To compare the JT models to something other than each other whilst keeping it in the family, enter FiiO's €299 32Ω FT3. Whilst thrice the price, it was as close as my inventory got. The FT3 is physically smaller, its pads have circular not oval openings to more likely touch our ears. The material build is nobler as the higher price demands. That's boilerplate. Here we're just about sonics. First dynamic vs dynamic. Off this DAP, the slightly less efficient JT3 was demonstrably softer so more laid back. Its sounds seemed to emanate from father away. The FT3 was more direct, lit up, forward and resolved, the JT3 more distanced and by contrast subtly opaque or misty.
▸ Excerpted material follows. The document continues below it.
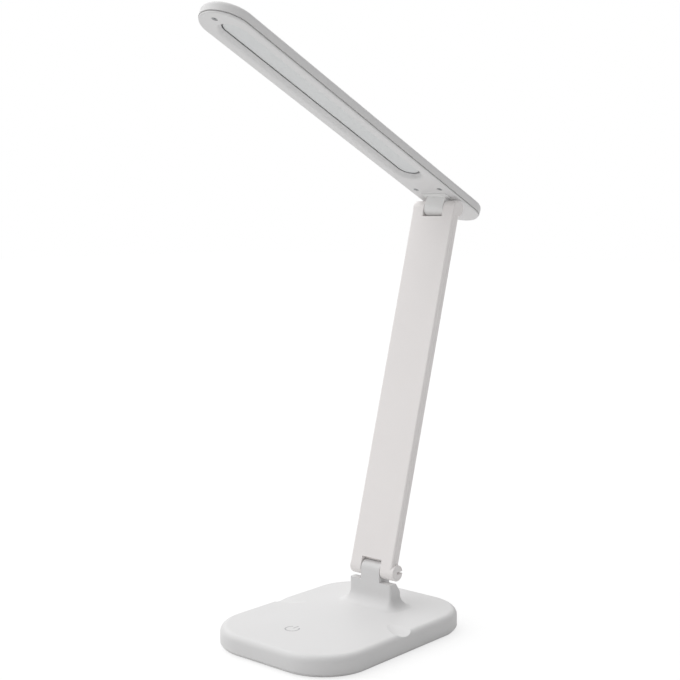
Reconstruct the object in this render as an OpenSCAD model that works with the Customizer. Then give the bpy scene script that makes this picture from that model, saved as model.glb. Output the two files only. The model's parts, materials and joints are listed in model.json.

That's my terms for what I believe a speaker designer recently meant when he described certain boutique filter caps as sounding smoky. The JT3's gentler more demure less sparkly mien also meant that it staged a bit smaller. FT3 x JT7 so dynamic vs. planar set up vaguely in the middle though closer to the FiiO. Whilst still being softer, the JT7's presence felt rather less distanced though it was least efficient to notch up the Shanling player's attenuator for higher source voltage. Versus the JT3, the planar outlier of my trio struck me as having higher definition from keener transients, making the $79 dynamic the softie of the bunch. Whilst my subjective sonic hierarchy mirrored the price steps, the small cost increase of the JT7 over the JT3 actually netted bigger audible returns as though it really cost $200 to the FiiO's €299, not its actual $129. This flew in the face of my expectation that in these ±$100 games, the dynamic Jade would have the advantage over what for a planar seems a basement-bargain budget.

I had clearly underestimated FiiO's engineering chops; and perhaps even their scale of AliExpress/Amazon infrastructure where sheer volume can offset lower margins. With egg on my face, it was time to learn what FiiO's very posh FT7 planar buys you aside from an obviously more upscale material mix and far more premium feel: noticeably grander scale; far higher resolution; clearly stronger presence; and more top-down energy and micro detail. The thing is, the fullness of those advantages awaits owners of more bespoke ancillaries than a modest portable player with opamp outputs. Whilst the JT7 won't scale up the same, it's still true that my discrete COS/Kinki DAC-pre/amp separates got rather more from it than the Shanling. What discrete amp did I have which a JT7 shopper just might consider to describe what happens then? Enter aune's €399 N7, a 6.5wpc/32Ω discrete class A champ with laptop-style SMPS brick.